"""

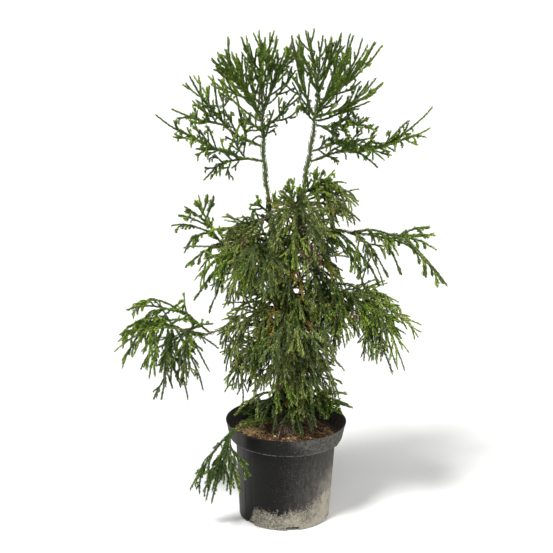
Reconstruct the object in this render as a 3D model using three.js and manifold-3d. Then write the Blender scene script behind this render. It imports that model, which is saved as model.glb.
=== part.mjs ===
// A young weeping cryptomeria with two leaders, 0.97 m tall, in a 24 cm nursery pot.
// Millimetres, +Z up. The origin is the middle of the pot's flat underside, on the ground.
// Azimuths are counted from +X (right) towards +Y (back): 0 right, 90 back, 180 left, 270 front.
import * as THREE from 'three';
import { mergeVertices } from 'three/addons/utils/BufferGeometryUtils.js';
import Module from 'manifold-3d';

const wasm = await Module();
wasm.setup();

const GAP = 0.35;       // clear space between two pieces that bear on each other
const WELD = 1e-4;      // vertices closer than this are one
const SLIVER = 0.02;    // edges shorter than this go when twigs are fused
const UP = new THREE.Vector3(0, 0, 1);
const DOWN = new THREE.Vector3(0, 0, -1);

// ---------------------------------------------------------------- driving dimensions

const POT = {
  height: 200, rimRadius: 120, wall: 2, facets: 30,
  collarDrop: 36, collarStep: 10.5,     // the collar under the lip, and how far it stands out
  footRadius: 88, footBand: 4, recess: 8, discRadius: 57,
  notches: 6, notchTurn: 281, notchWidth: 26, notchHeight: 8.5,
};
const SOIL = { height: 176, edgeHeight: 170, flatRadius: 18, slopeRadius: 60, slopeDrop: 1.5 };

const TRUNK = {
  foot: [-5, 0], height: 306, lean: [-2, 6], bow: [-4, 3],
  radius: 8.6, topRadius: 8, flare: 6, flareHeight: 10, sides: 10, steps: 8, ease: 2,
};
const LEADERS = [
  { name: 'leader_left', step: -5.1, height: 368, lean: [-44.6, 4], bow: [-11.4, 3] },
  { name: 'leader_right', step: 5.1, height: 368, lean: [50.6, -4], bow: [1.6, -3] },
];
const LEADER = { radius: 4.9, topRadius: 2.6, sides: 7, steps: 9 };
const BOUGH = { radius: 2.8, topRadius: 1.9, sides: 6, steps: 5 };
const STEM = { radius: 2.5, topRadius: 1.9, sides: 4, steps: 5, lastShoot: 0.82 };
const SHOOT = { root: 1.1, waist: 1.8, tooth: 3.2, fade: 0.2, sides: 3, steps: 4 };
const LEAST_SHOOT = 0.45;   // a shoot that is cut shorter than this share of its length is skipped

// How shoots leave a stem: how far they lean off it, how flat their whorl is, where their ends
// are pulled and how much they give, how much shorter they are at the stem's end, the first
// place that bears one, and how flat the shoot itself is.
const HABITS = {
  brush: { lean: 38, whorl: 1, pull: UP, bend: 0.5, fade: 0.5, first: 0.1, flat: 1 },
  lateral: { lean: 50, whorl: 0.6, pull: UP, bend: 0.3, fade: 0.5, first: 0.1, flat: 1.2 },
  weeping: { lean: 54, whorl: 0.8, pull: DOWN, bend: 0.88, fade: 0.2, first: 0.08, flat: 1.8 },
};
// Two shares that spread any number of shoots evenly along a stem and round it.
const STEP_ALONG = 0.7549;
const STEP_ROUND = 0.5698;

// One tapering limb each: name, carrier, seat, azimuth, reach, rise and arch. The seat is a
// height over the ground on the trunk and leaders, a share of the length on a bough, and 1 at
// a tip. The arch is how far the middle stands over the straight line.
const BOUGHS = [
  ['bough_left_middle_arm', 'leader_left', 745, 174, 76, 38, -3],
  ['bough_left_low_arm', 'leader_left', 716, 190, 76, 22, -2],
  ['bough_right_long_arm', 'leader_right', 722, 4, 84, 22, 2],
  ['bough_right_middle', 'leader_right', 584, 354, 120, 0, 4],
  ['bough_left_rising', 'trunk', 470, 172, 106, 74, 4],
  ['bough_right_low', 'trunk', 448, 346, 114, 14, 3],
  ['bough_left_low', 'trunk', 394, 186, 160, -20, 6],
  ['bough_rim', 'trunk', 196, 221, 120, 10, 10],
];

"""

- _DIRECTIONS FOR THIS TASK_
Which lines hold the word "that"? Copy all of them.

- _RESULT_
Reconstruct the object in this render as a 3D model using three.js and manifold-3d. Then write the Blender scene script behind this render. It imports that model, which is saved as model.glb.
const GAP = 0.35;       // clear space between two pieces that bear on each other
const LEAST_SHOOT = 0.45;   // a shoot that is cut shorter than this share of its length is skipped
// place that bears one, and how flat the shoot itself is.
// Two shares that spread any number of shoots evenly along a stem and round it.